Encodes a single complete unit of information as code units and produces a result with the input and output ranges moved past what was successfully read and written; or, produces an error and returns the input and output ranges untouched.

Remark

To the best ability of the implementation, the iterators will be returned untouched (e.g., the input models at least a view and a forward_range). If it is not possible, returned ranges may be incremented even if an error occurs due to the semantics of any view that models an input_range.

Parameters
  • __input[in] The input view to read code points from.

  • __output[in] The output view to write code units into.

  • __error_handler[in] The error handler to invoke if encoding fails.
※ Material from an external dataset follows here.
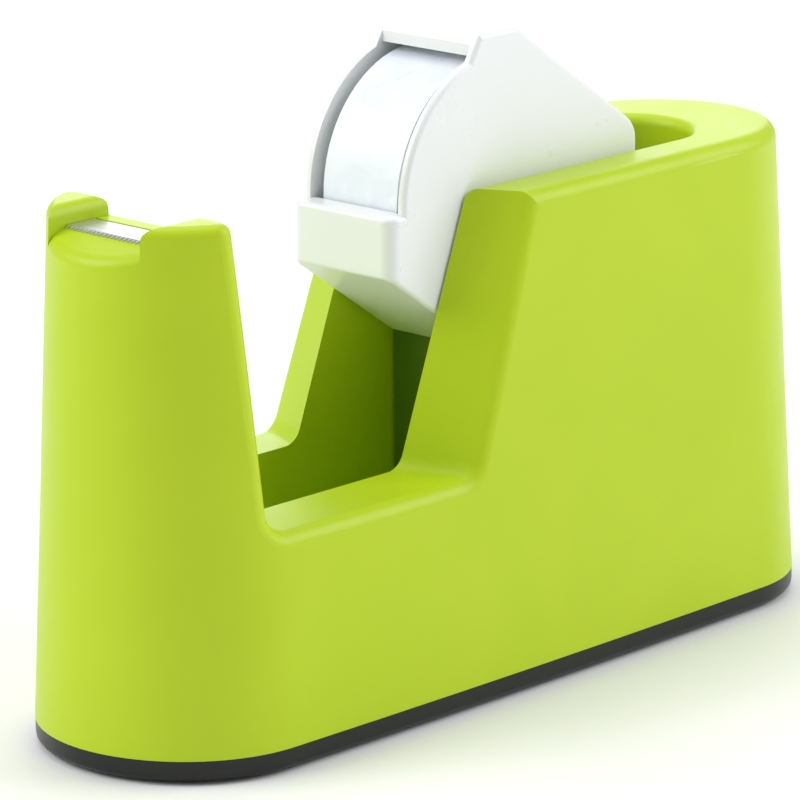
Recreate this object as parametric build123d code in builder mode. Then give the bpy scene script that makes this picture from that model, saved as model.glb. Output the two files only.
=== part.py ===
"""Desk tape dispenser: a weighted moulded body with a serrated blade and a lift-out tape cassette.

Millimetres. The blade is at -X, the tape well at +X, +Z is up, and the origin is the centre of the
footprint on the desk.
"""
import os
from math import cos, pi, radians, sin

from build123d import *

os.makedirs("parts", exist_ok=True)

# Body plan: a long oval that narrows a little with height
BODY_HALF_LENGTH = 94.1  # at desk level
BODY_HALF_WIDTH = 28.9
LENGTH_TAPER = 0.033  # lost from the half length for each mm of height
WIDTH_TAPER = 0.047
SIDE_BULGE = 0.74
END_DEPTH = 27.3  # how far each rounded end reaches along X
SEAM_Z = 4.75  # where the green body meets the black base
TOWER_TOP = 102.4
TOWER_ROOF_Z = 94.0  # inner side of the tower's top
RIM_Z = 96.0
WALL = 2.4
OUTER_ROUND = 3.0
CORNER_ROUND = 4.0  # inside corners of the notch
EAR_ROUND = 2.2
NOSE_ROUND = 2.5  # where the slope in front of the blade meets the tower's face
WELL_ROUND = 2.0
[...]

  • __s[inout] The necessary state information. For this encoding, the state is empty and means very little.

Returns

A ztd::text::encode_result object that contains the reconstructed input range, reconstructed output range, error handler, and a reference to the passed-in state.
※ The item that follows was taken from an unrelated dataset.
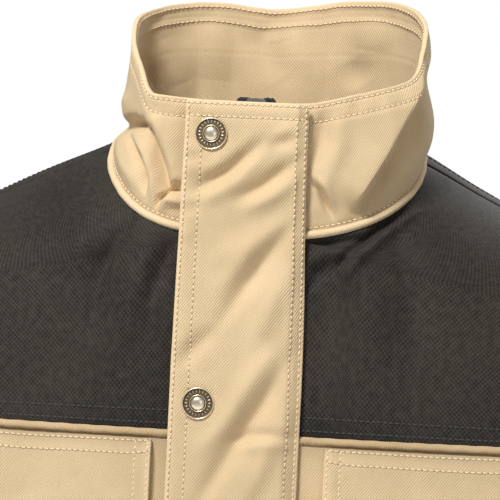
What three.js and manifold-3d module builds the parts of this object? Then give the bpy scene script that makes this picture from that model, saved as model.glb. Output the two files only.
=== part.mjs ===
// Stand-collar work jacket for beekeeping: twill body, dark yokes, zip under a snapped storm flap.
// Millimetres, +Z up, -Y is the wearer's front, +X is the wearer's left.
// The garment is drafted with its hem at z = 0 and then shifted so that the eye of the
// hanger loop, inside the back neck, is the origin.
import * as THREE from "three";
import { mergeVertices } from "three/addons/utils/BufferGeometryUtils.js";
import Module from "manifold-3d";

const wasm = await Module();
wasm.setup();

// ---------------------------------------------------------------- driving dimensions
const LOOP_EYE = [0, 37, 720]; // eye of the hanger loop in drafting coordinates
const FRONT_LEN = 735; // hem to collar top at centre front
const CF_Y0 = -138, // centre front line at the hem
  CF_SLOPE = 0.0735; // and its lean towards the back, per mm of height
const PIPE_Z = 564, // height of the piped yoke seam
  PIPE_R = 2;
const YOKE_Z = PIPE_Z + PIPE_R + 0.3, // lower edge of the yokes
  PANEL_Z = PIPE_Z - PIPE_R - 0.3; // upper edge of the panels
const BAND_H = 50; // waistband height
const ARMPIT_Z = 420,
  SHOULDER_Z = 648,
  ARM_X = 205; // armhole plane
const ARM_FRONT = 58,
  ARM_BACK = 62; // half depths of the armhole oval
const NECK = { a: 86, b: 68, y: -21, zf: 667, zb: 715 }; // neck seam ring
const ZIP_HALF = 9; // half of the gap between the front edges, where the zip runs
const T_PANEL = 3,
  T_COLLAR = 2,
  T_SLEEVE = 2.6,
  T_FLAP = 2.3;
const GAP = 0.4;
const SNAP_X = -21,
  SNAP_FIRST = 17.5,
  SNAP_PITCH = 137,
  SNAP_COUNT = 6;
const CAP_R = 8.25;
const FLAP_SEAM_X = 31.5,
  FLAP_EDGE_X = -36;

// ---------------------------------------------------------------- materials
const twill = () => new THREE.MeshStandardMaterial({ color: 0xdcc194, roughness: 0.92, metalness: 0 });
const oxford = () => new THREE.MeshStandardMaterial({ color: 0x2e2b26, roughness: 0.85, metalness: 0 });
const brass = () => new THREE.MeshStandardMaterial({ color: 0x9a8458, roughness: 0.38, metalness: 0.9 });
const tape = () => new THREE.MeshStandardMaterial({ color: 0x1c1c1e, roughness: 0.9, metalness: 0 });
const nylon = () => new THREE.MeshStandardMaterial({ color: 0x3a3b3d, roughness: 0.5, metalness: 0 });
const gunmetal = () => new THREE.MeshStandardMaterial({ color: 0x55565a, roughness: 0.35, metalness: 0.9 });

const jacket = new THREE.Group();
const drafted = new THREE.Group(); // everything below is placed in drafting coordinates
drafted.position.set(-LOOP_EYE[0], -LOOP_EYE[1], -LOOP_EYE[2]);
jacket.add(drafted);

// ---------------------------------------------------------------- small maths
const lerp = (a, b, t) => a + (b - a) * t;
const clamp = (x, a, b) => Math.min(b, Math.max(a, x));
const v3 = (x, y, z) => new THREE.Vector3(x, y, z);
// Monotone-ish smooth interpolation through [x, y] pairs.
function table(pairs, x) {
  const n = pairs.length;
  if (x <= pairs[0][0]) return pairs[0][1];
  if (x >= pairs[n - 1][0]) return pairs[n - 1][1];
  let i = 0;
  while (x > pairs[i + 1][0]) i++;
  const [x0, y0] = pairs[i],
    [x1, y1] = pairs[i + 1];
  const m = (k) => {
    if (k <= 0 || k >= n - 1) return 0;
    return (pairs[k + 1][1] - pairs[k - 1][1]) / (pairs[k + 1][0] - pairs[k - 1][0]);
  };
  const h = x1 - x0,
    t = (x - x0) / h,
    m0 = i === 0 ? (y1 - y0) / h : m(i),
    m1 = i === n - 2 ? (y1 - y0) / h : m(i + 1);
  const t2 = t * t,
    t3 = t2 * t;
  return (2 * t3 - 3 * t2 + 1) * y0 + (t3 - 2 * t2 + t) * h * m0 + (-2 * t3 + 3 * t2) * y1 + (t3 - t2) * h * m1;
}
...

static inline constexpr auto decode_one(_InputRange &&__input, _OutputRange &&__output, _ErrorHandler &&__error_handler, decode_state &__s)

Decodes a single complete unit of information as code points and produces a result with the input and output ranges moved past what was successfully read and written; or, produces an error and returns the input and output ranges untouched.

Remark

To the best ability of the implementation, the iterators will be returned untouched (e.g., the input models at least a view and a forward_range). If it is not possible, returned ranges may be incremented even if an error occurs due to the semantics of any view that models an input_range.

Parameters
  • __input[in] The input view to read code uunits from.

  • __output[in] The output view to write code points into.

  • __error_handler[in] The error handler to invoke if encoding fails.

  • __s[inout] The necessary state information. For this encoding, the state is empty and means very little.

Returns

A ztd::text::decode_result object that contains the reconstructed input range, reconstructed output range, error handler, and a reference to the passed-in state.